KVVA-FM
- Sun Lakes, Arizona; United States;
- Broadcast area: Phoenix Metropolitan Area
- Frequency: 107.1 MHz (HD Radio)
- Branding: La Suavecita 107.1

Programming
- Language: Spanish
- Format: Adult hits
- Subchannels: HD2: KFUE simulcast
- Affiliations: Fútbol de Primera

Ownership
- Owner: Entravision Communications; (Entravision Holdings, LLC);
- Sister stations: KFUE; KLNZ;

History
- First air date: July 1, 1973 (as KSTM)
- Former call signs: KSTM (1973–1987)

Technical information
- Licensing authority: FCC
- Facility ID: 1331
- Class: C2
- ERP: 2,850 watts
- HAAT: 459 meters (1,506 ft)
- Transmitter coordinates: 33°19′57.3″N 112°3′57″W﻿ / ﻿33.332583°N 112.06583°W

Links
- Public license information: Public file; LMS;
- Webcast: Listen live
- Website: KVVA-FM Online

= KVVA-FM =

Radio station in Sun Lakes, Arizona

KVVA-FM (107.1 MHz, "La Suavecita 107.1") is a commercial radio station licensed to Sun Lakes, Arizona, United States, serving the Phoenix metropolitan area. Owned by Entravision Communications, the station has studios near Sky Harbor Airport.

KVVA-FM has an effective radiated power (ERP) of 2,850 watts as a Class C2 station. The transmitter is located in South Mountain Park.

== History ==
===KSTM and KVVA-FM===
The station signed on the air on July 1, 1973. Its call sign was KSTM. It was built by engineer Harold Harkins who also served as its first general manager and it had a variety format. Harkings sold KSTM to Beta Communications in 1980. Under Beta, it broadcast an album rock format known as "The Storm".

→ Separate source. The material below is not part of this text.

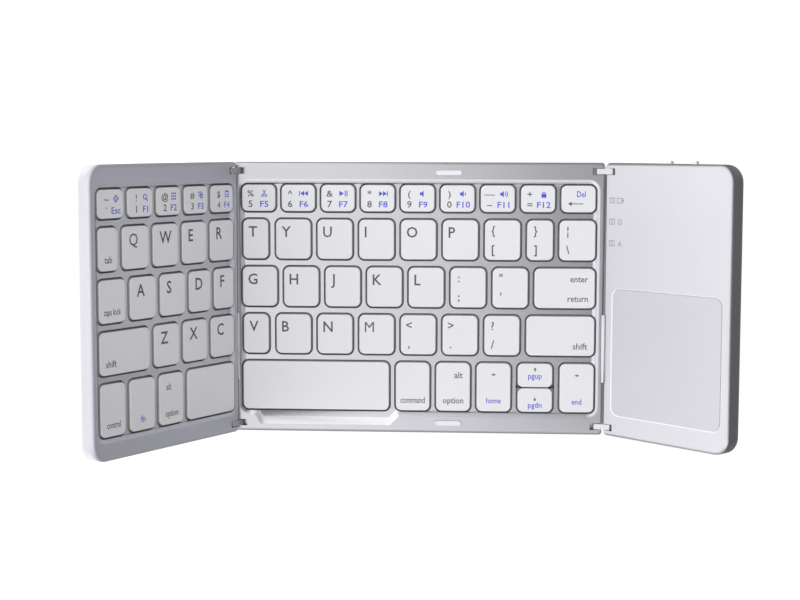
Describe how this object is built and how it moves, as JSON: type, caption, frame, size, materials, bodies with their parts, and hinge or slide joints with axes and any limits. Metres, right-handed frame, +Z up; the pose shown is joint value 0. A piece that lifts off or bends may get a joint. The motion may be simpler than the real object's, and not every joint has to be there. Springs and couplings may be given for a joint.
{
  "type": "folding keyboard",
  "caption": "Pocket keyboard in silver, with a left flap of keys and a right touch-pad flap that fold over the centre panel on double-pivot links.",
  "frame": {"origin": "middle of the centre panel in plan, on the plane that its rubber feet rest on", "axes": "+X along the key rows towards the touch-pad flap, +Y towards the number row, +Z up"},
  "size_m": [0.2164, 0.0984, 0.0748],
  "materials": {
    "shell": "fine metallic silver paint",
    "keycap": "satin silver-white",
    "switch_plate": "dark sheet with domes",
    "rim_pad_rubber": "matt, pale",
    "foot_rubber": "matt, dark",
    "steel": "bright",
    "link_metal": "satin",
    "cover_plastic": "fine metallic silver paint",
    "ribbon_film": "amber film",
    "touch_surface": "very fine matt",
    "circuit_board": "solder resist",
    "battery_foil": "foil pouch",
    "slider_plastic": "plain",
    "window_plastic": "clear, frosted"
  },
  "bodies": {
    "centre": {"centre_base": "shell", "centre_deck": "shell", "centre_switch_sheet": "switch_plate", "rim_pads": "rim_pad_rubber", "centre_feet": "foot_rubber", "centre_screws": "steel"},
    "left_link": {"left_hinge_links": "link_metal", "left_hinge_pins": "steel", "left_cable_cover": "cover_plastic", "left_ribbon": "ribbon_film"},
    "left_flap": {"left_base": "shell", "left_deck": "shell", "left_switch_sheet": "switch_plate", "left_feet": "foot_rubber", "left_screws": "steel"},
    "right_link": {"right_hinge_links": "link_metal", "right_hinge_pins": "steel", "right_cable_cover": "cover_plastic", "right_ribbon": "ribbon_film"},
    "right_flap": {"right_base": "shell", "right_deck": "shell", "touch_pad": "touch_surface", "main_board": "circuit_board", "battery": "battery_foil", "charge_socket": "steel", "indicator_windows": "window_plastic", "right_feet": "foot_rubber", "right_screws": "steel"},
    "power_slider": {"power_switch": "slider_plastic"},
    "mode_slider": {"mode_switch": "slider_plastic"},
    "left_number_keys": {"left_number_keys": "keycap"},
    "tab_key": {"tab_key": "keycap"},
    "left_upper_keys": {"left_upper_keys": "keycap"},
    "caps_key": {"caps_key": "keycap"},
    "left_home_keys": {"left_home_keys": "keycap"},
    "left_shift_key": {"left_shift_key": "keycap"},
    "left_lower_keys": {"left_lower_keys": "keycap"},
    "control_key": {"control_key": "keycap"},
    "fn_key": {"fn_key": "keycap"},
    "left_option_key": {"left_option_key": "keycap"},
    "left_space_key": {"left_space_key": "keycap"},
    "centre_number_keys": {"centre_number_keys": "keycap"},
    "backspace_key": {"backspace_key": "keycap"},
    "t_key": {"t_key": "keycap"},
    "upper_keys": {"upper_keys": "keycap"},
    "brace_key": {"brace_key": "keycap"},
    "pipe_key": {"pipe_key": "keycap"},
    "home_row_keys": {"home_row_keys": "keycap"},
    "enter_key": {"enter_key": "keycap"},
    "v_key": {"v_key": "keycap"},
    "lower_keys": {"lower_keys": "keycap"},
    "right_shift_key": {"right_shift_key": "keycap"},
    "right_space_key": {"right_space_key": "keycap"},
    "command_key": {"command_key": "keycap"},
    "right_option_key": {"right_option_key": "keycap"},
    "arrow_left_key": {"arrow_left_key": "keycap"},
    "arrow_up_key": {"arrow_up_key": "keycap"},
    "arrow_down_key": {"arrow_down_key": "keycap"},
    "arrow_right_key": {"arrow_right_key": "keycap"}
  },
  "joints": [
    {"name": "left_link_fold", "type": "hinge", "parent": "centre", "child": "left_link", "pos_m": [-0.064, 0, 0.0068], "axis": [0, 1, 0], "range_deg": [-60.7, 29.3]},
    {"name": "left_flap_fold", "type": "hinge", "parent": "left_link", "child": "left_flap", "pos_m": [-0.06645, 0, 0.01116], "axis": [0, 1, 0], "range_deg": [0, 90]},
    {"name": "right_link_fold", "type": "hinge", "parent": "centre", "child": "right_link", "pos_m": [0.064, 0, 0.0068], "axis": [0, -1, 0], "range_deg": [-18, 72]},
    {"name": "right_flap_fold", "type": "hinge", "parent": "right_link", "child": "right_flap", "pos_m": [0.06875, 0, 0.00834], "axis": [0, -1, 0], "range_deg": [-27, 63]},
    {"name": "power_switch_slide", "type": "slide", "parent": "right_flap", "child": "power_slider", "axis": [0.7071, 0, 0.7071], "range_m": [0, 0.002]},
    {"name": "mode_switch_slide", "type": "slide", "parent": "right_flap", "child": "mode_slider", "axis": [0.7071, 0, 0.7071], "range_m": [0, 0.002]},
    {"name": "left_number_press", "type": "slide", "parent": "left_flap", "child": "left_number_keys", "axis": [-0.8721, 0, -0.4894], "range_m": [0, 0.0012], "stiffness_N_per_m": 1500, "springref_m": -0.0005},
    {"name": "tab_press", "type": "slide", "parent": "left_flap", "child": "tab_key", "axis": [-0.8721, 0, -0.4894], "range_m": [0, 0.0012], "stiffness_N_per_m": 300, "springref_m": -0.0005},
    {"name": "left_upper_press", "type": "slide", "parent": "left_flap", "child": "left_upper_keys", "axis": [-0.8721, 0, -0.4894], "range_m": [0, 0.0012], "stiffness_N_per_m": 1200, "springref_m": -0.0005},
    {"name": "caps_press", "type": "slide", "parent": "left_flap", "child": "caps_key", "axis": [-0.8721, 0, -0.4894], "range_m": [0, 0.0012], "stiffness_N_per_m": 300, "springref_m": -0.0005},
    {"name": "left_home_press", "type": "slide", "parent": "left_flap", "child": "left_home_keys", "axis": [-0.8721, 0, -0.4894], "range_m": [0, 0.0012], "stiffness_N_per_m": 1200, "springref_m": -0.0005},
    {"name": "left_shift_press", "type": "slide", "parent": "left_flap", "child": "left_shift_key", "axis": [-0.8721, 0, -0.4894], "range_m": [0, 0.0012], "stiffness_N_per_m": 300, "springref_m": -0.0005},
    {"name": "left_lower_press", "type": "slide", "parent": "left_flap", "child": "left_lower_keys", "axis": [-0.8721, 0, -0.4894], "range_m": [0, 0.0012], "stiffness_N_per_m": 900, "springref_m": -0.0005},
    {"name": "control_press", "type": "slide", "parent": "left_flap", "child": "control_key", "axis": [-0.8721, 0, -0.4894], "range_m": [0, 0.0012], "stiffness_N_per_m": 300, "springref_m": -0.0005},
    {"name": "fn_press", "type": "slide", "parent": "left_flap", "child": "fn_key", "axis": [-0.8721, 0, -0.4894], "range_m": [0, 0.0012], "stiffness_N_per_m": 300, "springref_m": -0.0005},
    {"name": "left_option_press", "type": "slide", "parent": "left_flap", "child": "left_option_key", "axis": [-0.8721, 0, -0.4894], "range_m": [0, 0.0012], "stiffness_N_per_m": 300, "springref_m": -0.0005},
    {"name": "left_space_press", "type": "slide", "parent": "left_flap", "child": "left_space_key", "axis": [-0.8721, 0, -0.4894], "range_m": [0, 0.0012], "stiffness_N_per_m": 300, "springref_m": -0.0005},
    {"name": "centre_number_press", "type": "slide", "parent": "centre", "child": "centre_number_keys", "axis": [0, 0, -1], "range_m": [0, 0.0012], "stiffness_N_per_m": 2400, "springref_m": -0.0005},
    {"name": "backspace_press", "type": "slide", "parent": "centre", "child": "backspace_key", "axis": [0, 0, -1], "range_m": [0, 0.0012], "stiffness_N_per_m": 300, "springref_m": -0.0005},
    {"name": "t_press", "type": "slide", "parent": "centre", "child": "t_key", "axis": [0, 0, -1], "range_m": [0, 0.0012], "stiffness_N_per_m": 300, "springref_m": -0.0005},
    {"name": "upper_press", "type": "slide", "parent": "centre", "child": "upper_keys", "axis": [0, 0, -1], "range_m": [0, 0.0012], "stiffness_N_per_m": 1800, "springref_m": -0.0005},
    {"name": "brace_press", "type": "slide", "parent": "centre", "child": "brace_key", "axis": [0, 0, -1], "range_m": [0, 0.0012], "stiffness_N_per_m": 300, "springref_m": -0.0005},
    {"name": "pipe_press", "type": "slide", "parent": "centre", "child": "pipe_key", "axis": [0, 0, -1], "range_m": [0, 0.0012], "stiffness_N_per_m": 300, "springref_m": -0.0005},
    {"name": "home_row_press", "type": "slide", "parent": "centre", "child": "home_row_keys", "axis": [0, 0, -1], "range_m": [0, 0.0012], "stiffness_N_per_m": 2100, "springref_m": -0.0005},
    {"name": "enter_press", "type": "slide", "parent": "centre", "child": "enter_key", "axis": [0, 0, -1], "range_m": [0, 0.0012], "stiffness_N_per_m": 300, "springref_m": -0.0005},
    {"name": "v_press", "type": "slide", "parent": "centre", "child": "v_key", "axis": [0, 0, -1], "range_m": [0, 0.0012], "stiffness_N_per_m": 300, "springref_m": -0.0005},
    {"name": "lower_press", "type": "slide", "parent": "centre", "child": "lower_keys", "axis": [0, 0, -1], "range_m": [0, 0.0012], "stiffness_N_per_m": 1800, "springref_m": -0.0005},
    {"name": "right_shift_press", "type": "slide", "parent": "centre", "child": "right_shift_key", "axis": [0, 0, -1], "range_m": [0, 0.0012], "stiffness_N_per_m": 300, "springref_m": -0.0005},
    {"name": "right_space_press", "type": "slide", "parent": "centre", "child": "right_space_key", "axis": [0, 0, -1], "range_m": [0, 0.0012], "stiffness_N_per_m": 300, "springref_m": -0.0005},
    {"name": "command_press", "type": "slide", "parent": "centre", "child": "command_key", "axis": [0, 0, -1], "range_m": [0, 0.0012], "stiffness_N_per_m": 300, "springref_m": -0.0005},
    {"name": "right_option_press", "type": "slide", "parent": "centre", "child": "right_option_key", "axis": [0, 0, -1], "range_m": [0, 0.0012], "stiffness_N_per_m": 300, "springref_m": -0.0005},
    {"name": "arrow_left_press", "type": "slide", "parent": "centre", "child": "arrow_left_key", "axis": [0, 0, -1], "range_m": [0, 0.0012], "stiffness_N_per_m": 300, "springref_m": -0.0005},
    {"name": "arrow_up_press", "type": "slide", "parent": "centre", "child": "arrow_up_key", "axis": [0, 0, -1], "range_m": [0, 0.0012], "stiffness_N_per_m": 300, "springref_m": -0.0005},
    {"name": "arrow_down_press", "type": "slide", "parent": "centre", "child": "arrow_down_key", "axis": [0, 0, -1], "range_m": [0, 0.0012], "stiffness_N_per_m": 300, "springref_m": -0.0005},
    {"name": "arrow_right_press", "type": "slide", "parent": "centre", "child": "arrow_right_key", "axis": [0, 0, -1], "range_m": [0, 0.0012], "stiffness_N_per_m": 300, "springref_m": -0.0005}
  ]
}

Two years after buying KSTM, Beta acquired KIFN (860 AM), Phoenix's heritage Spanish-language station, and relaunched it as KVVA. Five years later, Beta opted to jettison KSTM's rock format for Spanish-language adult contemporary as KVVA-FM 107.1. It was the first Spanish-language FM station in Phoenix since KNNN had exited the format in 1984.

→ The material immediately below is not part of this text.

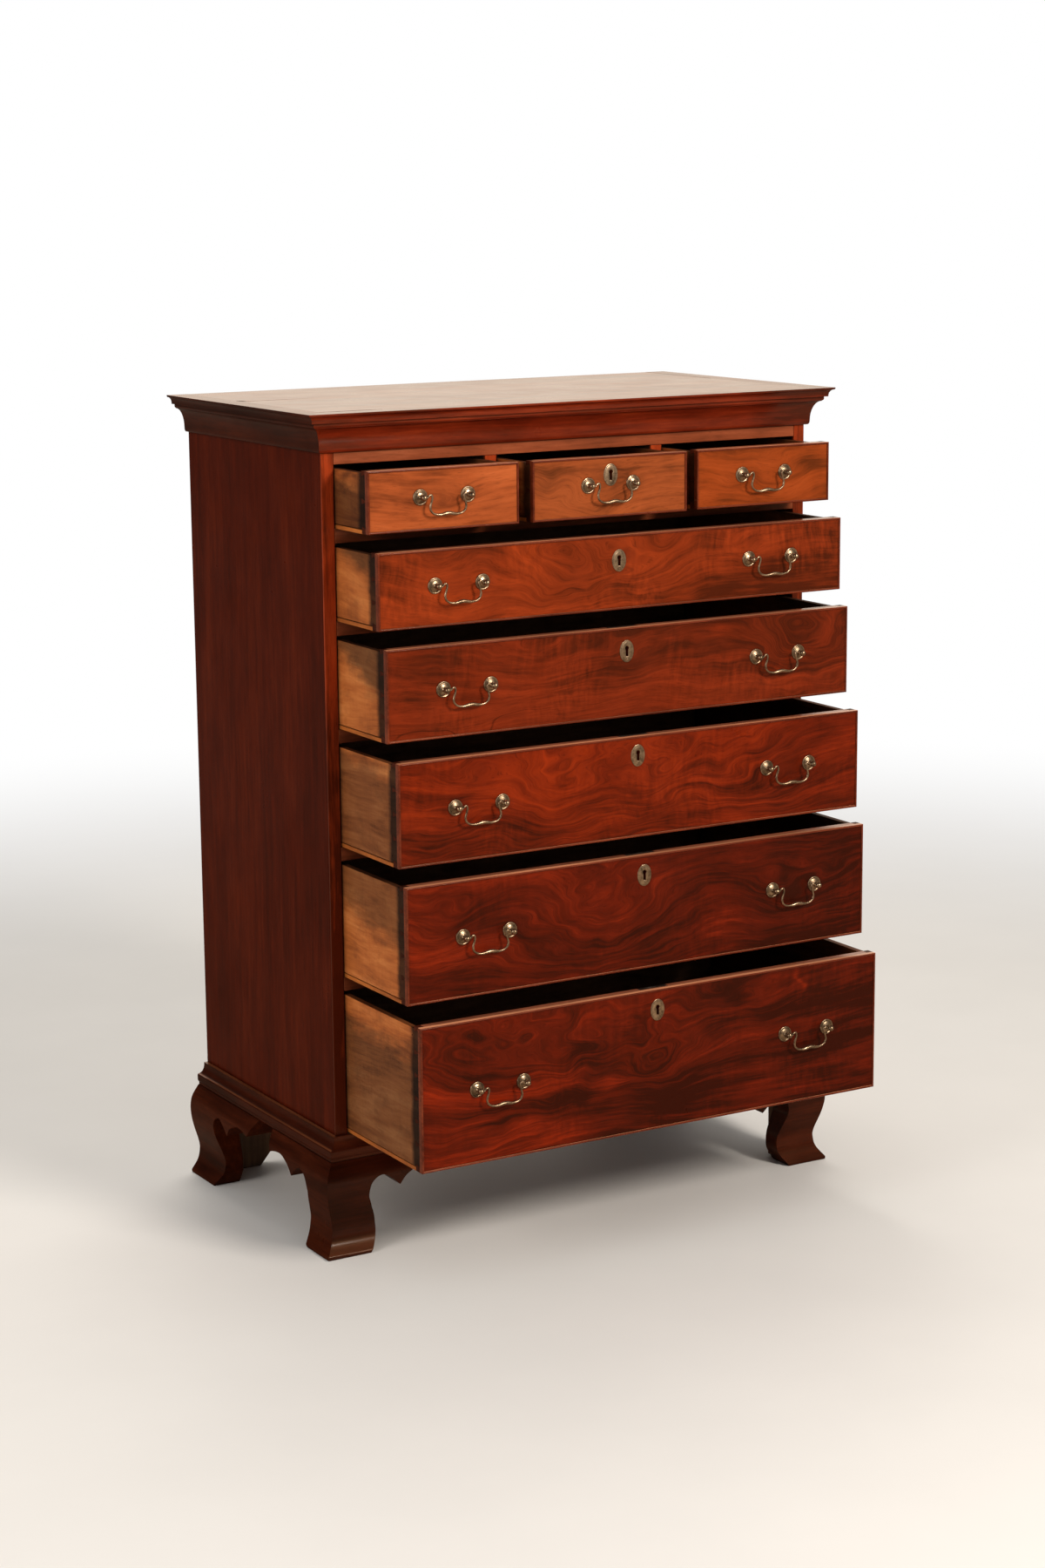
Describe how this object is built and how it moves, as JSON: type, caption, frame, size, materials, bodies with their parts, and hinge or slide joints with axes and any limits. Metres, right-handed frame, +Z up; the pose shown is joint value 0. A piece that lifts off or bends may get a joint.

===Romántica, Estrella, Jose, Suavecita===
Beta went bankrupt in 1996, and the AM and FM stations were auctioned separately. KVVA-FM was sold to Z-Spanish Radio Network. Four years later, Entravision Communications acquired KVVA-FM and KMJK and combined the two into a simulcast for its "Radio Romántica" format. In 2005, the stations were changed to "Super Estrella," as part of the Super Estrella Network programmed by Edgar Pineda from Los Angeles. In September 2008, the simulcast switched to "Jose FM", a Spanish adult hits format. The "La Suavecita" format was instituted in 2018.

In July 2020, after years of filings involving a nearby FM allotment to Aguila, Entravision was approved to move KVVA-FM's city of license from Apache Junction to Sun Lakes, in order to relocate the transmitter from Apache Junction to South Mountain and become a market-wide signal. Its simulcast partner, KDVA, moved from 106.9 to 106.7 MHz in late October 2023. The transmitter move was completed in June 2024, which included the introduction of a simulcast of 106.7–now KFUE–on KVVA-FM's HD2 subchannel.